Squaring off against fierce rivals Manchester United at Anfield, the only thing worse for Liverpool's Jamie Carragher than scoring one own goal was scoring another. The first was a highly unfortunate header off a cross, but the second goal was excruciating. Off a free kick from Man United talisman David Beckham, Carragher deflected in a goal that proved the decisive tally to give the Red Devils the victory

Richard Dunne | Manchester City vs. West Bromwich, Dec. 28, 2004.

It’s great to hold records in sports – most dunks, homers, slapshot speed, snowboard rotations on that sick McTwist, etc. You name it; somebody’s claiming it. Unfortunately, in the Premier League, owning the record for the most own goals at 10 is an infuriating label that will always follow Richard Dunne. One that has always stood out for its clumsiness is the knuckleheaded play he made against West Brom in 2004. On attack, the Baggies lofted a breezy chip over the halfway line into Man City’s territory. As a magnet for trouble, the ball landed neatly on Dunne’s foot mid-stride and squirted past his keeper for one of Dunne’s 10 haunting own goals.   

Santiago Vergini | Southampton vs. Sunderland, Oct. 18, 2014

This is one of those head scratchers that had Sunderland fans no doubt yelling any and all obscenities at their television. As Southampton regained possession and advanced the ball forward into the Black Cats’ territory, the Saints bounced a bad ball into the top of the penalty box where, for some inexplicably bizarre reason, Vergini loaded up and leathered a scorching volley for the score against his own squad. In “normal” scenarios, burying a one-timer in the back corner of the net would be an epic team lift. … Just be sure it’s against the opposing team!

Andy Myers | Liverpool vs. Chelsea, Sept. 21, 1996

In this early season 1996 matchup, Liverpool swung a deep cross in from the flank. Too deep, in fact, for its own strikers. Luckily, Chelsea's Andy Myers was there to give them a boost with a mind-numbingly careless header that found the back of Chelsea’s net and not its goalkeeper. Myers was drifting aimlessly off the far post solo – there was literally no one around him – and he still decided the best course of action would be to head the cross back to your keeper, which would undoubtedly be the last thing he was expecting. As the broadcaster says, “It’s the perfect header, except that he placed it past his own goalkeeper.” Well said.

Kieran Trippier | Chelsea vs. Tottenham, Feb. 27, 2019

As defeating as it is to score on your own squad, that agony can easily be exacerbated when it stems from the breakdown of such a simple, routine play. Tottenham’s defender Kieran Trippier learned this the hard way after a Chelsea free kick was redirected his way off a header, and he blundered, playing the pass back to his keeper. The error was costly, sealing Tottenham’s fate with a soul-crushing 2-0 loss to Chelsea.

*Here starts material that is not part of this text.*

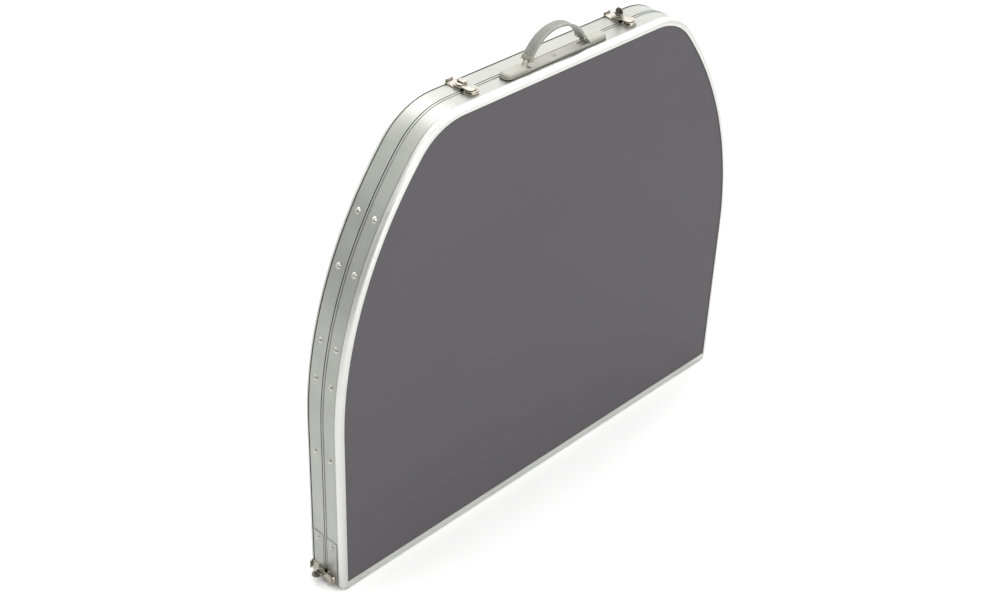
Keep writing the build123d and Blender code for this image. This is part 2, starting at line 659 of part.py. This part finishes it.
def latch_rivet_places(front):
    """Where the latch rivets sit, on top of the latches' foot plates."""
    spots = KEEPER_RIVETS if front else BASE_RIVETS
    return [place.location * Pos(u, v, BASE_TOP) for place in LATCHES.values() for u, v in spots]


def latch_rivets(front):
    grip = BASE_TOP + WALL
    return [place * rivet(grip, **LATCH_RIVET) for place in latch_rivet_places(front)]


def cut_latch_holes(shape, front):
    """Holes in the rim and corner plate for the latch rivets."""
    for place in latch_rivet_places(front):
        shape -= place * rivet_hole(LATCH_RIVET["shank"])
    return shape


# ---- carrying handle on the front tray's top ---------------------------------------------------------

HANDLE_Y = -(HANDLE_EDGES[0] + HANDLE_EDGES[1]) / 2
HANDLE_WIDTH = HANDLE_EDGES[1] - HANDLE_EDGES[0]
GRIP_CENTRE = GRIP_TOP - GRIP_RADIUS


def handle_frame():
    """Origin above the rim at the handle's middle: x along the rim, z up."""
    return Pos(0, HANDLE_Y, HEIGHT)


def handle_plate():
    """Long base plate: its middle is a shallow tray, its ends carry the two caps."""
    width = HANDLE_WIDTH
    plate_u = (-HANDLE_HALF, HANDLE_HALF)
    plate = rounded_plate(plate_u, width / 2, (0, HANDLE_PLATE_TOP), HANDLE_CORNER, (-1, 1))
    ends, front, back = FOOT_SETBACK
    foot_u = (-HANDLE_HALF + ends, HANDLE_HALF - ends)
    plate += block(foot_u, (front - width / 2, width / 2 - back), (-LIP_HEIGHT, 0))
    for edge in (-1, 1):
        v = edge * (width - RAIL_WIDTH) / 2
        rail_v = (v - RAIL_WIDTH / 2, v + RAIL_WIDTH / 2)
        plate += block((-CAP_INNER, CAP_INNER), rail_v, (HANDLE_PLATE_TOP, RAIL_TOP))
    setback, half_length, half_width, floor = LOOP_POCKET
    for side in (-1, 1):
        u = side * (CAP_INNER - setback)
        plate -= block((u - half_length, u + half_length), (-half_width, half_width), (floor, REACH))
    plate -= screw_hole()
    return handle_frame() * plate


def screw_hole():
    return Cylinder(SCREW_RADIUS + SCREW_PLAY, 2 * REACH)


def handle_cap(side):
    """Rounded end cap; its tunnel holds the handle's turning shaft."""
    length = HANDLE_HALF - CAP_INNER - CAP_SETBACK[0]
    half = HANDLE_WIDTH / 2 - CAP_SETBACK[1]
    cap = rounded_plate((0, length), half, (HANDLE_PLATE_TOP, CAP_TOP), CAP_CORNER, (1,))
    top = [e for e in cap.edges() if on_cap_rim(e)]
    cap = fillet(top, CAP_EDGE)
    cap -= Pos(0, 0, LOOP_AXIS) * Rot(0, 90, 0) * Cylinder(LOOP_SHAFT + TUNNEL_PLAY, 2 * TUNNEL_DEPTH)
    cap = Pos(CAP_INNER, 0, 0) * cap
    if side < 0:
        cap = mirror(cap, about=Plane.YZ)
    return handle_frame() * cap


def on_cap_rim(edge):
    """True for the edges round a cap's top, apart from the one at its inner face."""
    level = abs((edge @ 0).Z - CAP_TOP) < 0.01 and abs((edge @ 1).Z - CAP_TOP) < 0.01
    return level and (edge @ 0.5).X > 0.5


def arc_bar(start, end, radius_in, radius_out, width):
    """Part of a round arch in the x-z plane; the angles are counted from the top."""
    outer = CenterArc((0, 0), radius_out, 90 - end, end - start)
    inner = CenterArc((0, 0), radius_in, 90 - end, end - start)
    sides = [Line(outer @ 0, inner @ 0), Line(outer @ 1, inner @ 1)]
    face = make_face([outer, inner, *sides])
    bar = Pos(0, 0, -width / 2) * extrude(face, width)
    return Pos(0, 0, GRIP_CENTRE) * Rot(90, 0, 0) * bar


def handle_grip():
    """Arched strap grip with a raised welt along each long edge."""
    inner = GRIP_RADIUS - GRIP_THICK
    sweep = (-GRIP_SWEEP, GRIP_SWEEP)
    grip = arc_bar(*sweep, inner + WELT_RISE, GRIP_RADIUS - WELT_RISE, GRIP_WIDTH)
    welt = arc_bar(*sweep, inner, GRIP_RADIUS, WELT)
    for edge in (-1, 1):
        grip += Pos(0, edge * (GRIP_WIDTH - WELT) / 2, 0) * welt
    return handle_frame() * grip


def handle_collar(side):
    """Pressed sleeve that closes the end of the grip and takes the loop's prongs."""
    inner = GRIP_RADIUS - GRIP_THICK - COLLAR_RISE
    outer = GRIP_RADIUS + COLLAR_RISE
    collar = arc_bar(GRIP_SWEEP, COLLAR_SWEEP, inner, outer, GRIP_WIDTH + 2 * COLLAR_OVERHANG)
    if side < 0:
        collar = mirror(collar, about=Plane.YZ)
    return handle_frame() * collar


def handle_loop(side):
    """Turning shaft in the cap's tunnel with two prongs that run up to the collar."""
    shaft_in = CAP_INNER - LOOP_SETBACK
    shaft_out = CAP_INNER + LOOP_INSERT
    middle = (shaft_in + shaft_out) / 2
    loop = Pos(middle, 0, LOOP_AXIS) * Rot(0, 90, 0) * Cylinder(LOOP_SHAFT, shaft_out - shaft_in)
    yoke = Rot(90, 0, 0) * Cylinder(LOOP_YOKE, LOOP_YOKE_LENGTH)
    loop += Pos(shaft_in, 0, LOOP_AXIS) * yoke
    angle = math.radians(COLLAR_SWEEP)
    radius = GRIP_RADIUS - GRIP_THICK / 2
    foot = Vector(shaft_in, 0, LOOP_AXIS)
    head = Vector(radius * math.sin(angle), 0, GRIP_CENTRE + radius * math.cos(angle))
    run = head - foot
    for edge in (-1, 1):
        prong = Plane(origin=foot + run / 2 + Vector(0, edge * PRONG_Y, 0), z_dir=run)
        loop += prong.location * Cylinder(LOOP_PRONG, run.length)
    if side < 0:
        loop = mirror(loop, about=Plane.YZ)
    return handle_frame() * loop


def handle_screw():
    """Pan-head screw with a slot, in the middle of the plate."""
    length = HANDLE_PLATE_TOP - SCREW_END
    screw = Pos(0, 0, HANDLE_PLATE_TOP) * dome(*SCREW_HEAD)
    screw += Pos(0, 0, SCREW_END + length / 2) * Cylinder(SCREW_RADIUS, length)
    slot_length, slot_width, slot_depth = SCREW_SLOT
    slot_bottom = HANDLE_PLATE_TOP + SCREW_HEAD[1] - slot_depth
    screw -= Pos(0, 0, slot_bottom + slot_depth) * Box(slot_length, slot_width, 2 * slot_depth)
    return handle_frame() * screw


# ---- all nodes ---------------------------------------------------------------------------------------

def all_nodes():
    nodes = {}
    for name, shape in tray_nodes().items():
        nodes["front_" + name] = place_tray(shape, True)
        nodes["back_" + name] = place_tray(shape, False)

    for front in (True, False):
        word = "front" if front else "back"
        nodes["hinge_leaf_" + word] = hinge_leaf(front)
        nodes["hinge_rivets_" + word] = Compound(children=hinge_rivets(front))
        rim = word + "_arch_frame"
        for place in hinge_rivet_places(front):
            nodes[rim] -= place.location * rivet_hole()
        nodes[rim] = cut_latch_holes(nodes[rim], front)
        plate = word + "_corner_plate_left"
        nodes[plate] = cut_latch_holes(nodes[plate], front)
    nodes["front_arch_frame"] -= handle_frame() * screw_hole()
    nodes["hinge_pin"] = hinge_pin()

    for name, place in LATCHES.items():
        seat = latch_seat(name)
        fold = 90.0 if name == "latch_top_left" else 0.0
        nodes[name + "_base"] = place.location * latch_base(seat)
        nodes[name + "_cam"] = place.location * latch_cam(seat)
        nodes[name + "_wing"] = place.location * latch_wing(-fold)
        nodes[name + "_link"] = place.location * latch_link()
        nodes[name + "_keeper"] = place.location * latch_keeper(seat)
    nodes["latch_base_rivets"] = Compound(children=latch_rivets(False))
    nodes["latch_keeper_rivets"] = Compound(children=latch_rivets(True))

    nodes["handle_plate"] = handle_plate()
    nodes["handle_grip"] = handle_grip()
    nodes["handle_screw"] = handle_screw()
    for side, word in ((-1, "left"), (1, "right")):
        nodes["handle_cap_" + word] = handle_cap(side)
        nodes["handle_collar_" + word] = handle_collar(side)
        nodes["handle_loop_" + word] = handle_loop(side)
    return nodes


os.makedirs("parts", exist_ok=True)
for node_name, node_shape in all_nodes().items():
    export_step(node_shape, "parts/" + node_name + ".step")
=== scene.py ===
import json
import math
import bpy
import bmesh
from mathutils import Matrix, Vector


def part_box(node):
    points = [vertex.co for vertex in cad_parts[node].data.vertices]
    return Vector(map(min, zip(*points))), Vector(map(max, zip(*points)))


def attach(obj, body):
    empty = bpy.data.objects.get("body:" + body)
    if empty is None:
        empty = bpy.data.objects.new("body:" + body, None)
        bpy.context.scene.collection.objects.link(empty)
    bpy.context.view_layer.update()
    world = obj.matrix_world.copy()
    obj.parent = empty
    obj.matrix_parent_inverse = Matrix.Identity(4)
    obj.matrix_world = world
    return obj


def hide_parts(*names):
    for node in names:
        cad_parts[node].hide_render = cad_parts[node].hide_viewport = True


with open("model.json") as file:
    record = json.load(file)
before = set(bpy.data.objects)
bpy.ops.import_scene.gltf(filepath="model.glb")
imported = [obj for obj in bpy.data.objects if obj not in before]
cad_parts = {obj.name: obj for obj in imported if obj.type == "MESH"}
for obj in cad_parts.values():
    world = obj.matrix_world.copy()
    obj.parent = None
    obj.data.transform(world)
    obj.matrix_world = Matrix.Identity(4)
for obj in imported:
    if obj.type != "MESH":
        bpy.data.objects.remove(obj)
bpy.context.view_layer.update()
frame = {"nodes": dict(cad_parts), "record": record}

# Looks of the closed brochure rack: an arched aluminium case with grey laminate panels.
# Metres, in the CAD frame: +X to the hinge side, -Y to the front panel, +Z up from the floor.

NODES = frame["nodes"]

# ---- camera -----------------------------------------------------------------------------------
CAMERA_PLACE = Vector((-1.4504, -1.3040, 1.6413))
CAMERA_YAW = 46.69       # degrees to the right of +Y
CAMERA_PITCH = 34.40     # degrees down
CAMERA_ROLL = 2.39
CAMERA_LENS = 59.85
SENSOR = 36.0
CAMERA_SHIFT = (-0.0075, -0.0119)

# ---- finishes and small shapes ------------------------------------------------------------------
BAND_LIGHT = (0.335, 0.340, 0.318)
BAND_DARK = (0.285, 0.290, 0.270)
# The nose's two lighter tones are painted highlight: colour standing in for the light the rounded nose
# catches
PAINTED_NOSE_HIGHLIGHT = (0.56, 0.565, 0.54)
PAINTED_NOSE_HIGHLIGHT_DIM = (0.51, 0.515, 0.49)
PAINTED_HIGHLIGHT_START = (0.0264, 0.0285)   # depth at which the satin band gives way to the nose's painted highlight
PANEL_LIGHT = (0.068, 0.0655, 0.0695)
PANEL_DARK = (0.065, 0.0625, 0.0665)
GRIP_SWEEP = 60.0        # half angle of the grip's arc, in degrees
WELT = 0.0026            # the strap's rounded edge welts
WELT_RISE = 0.0006
WELT_GROOVE = 0.0009
RIB_COUNT = 6
SECTION_STEPS = 96       # points across the strap
SWEEP_STEPS = 96         # rings along it
SHARP = math.radians(35)
SOFT_EDGES = {           # rounding of the hardware's edges, by finish
    "latch_nickel": 0.00035,
    "wing_metal": 0.0002,
    "handle_steel": 0.0003,
    "handle_plastic": 0.0005,
}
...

Peter Enckelman | Birmingham City vs. Aston Villa 2002/2003

One of the craziest own goals in Premier League history originated off a benign Aston Villa throw-in to keeper Peter Enckelman. Maybe he was pondering the best fish and chips recipe or whether Santa Claus is actually from his native Finland. Whatever he was thinking about, it surely had nothing to do with the slow-rolling ball approaching his foot because the ball trickled right under his boot and into his own net what amounts to one of the most embarrassing own goals in any professional soccer league.

Though the pain of each still surely burns deep in the veins of its owner, not all own goals are made the same. Some just hurt more than others, and it’s not uncommon for those incidents to ignite vile reactions in fervent fans. But not always. Recently this season when Arsenal’s William Saliba received the ball back after previously scoring an own goal in The Gunners’ match against Leicester City, the last thing he appeared to be thinking about was the fans in the stadium breaking into a chant of his name.

Their support definitely made an impact on Saliba, illustrating the positive role fans can play when the going gets tough. Inexperienced backs who show a lot of promise like Saliba does should be embraced through the ups and downs. Growth will come.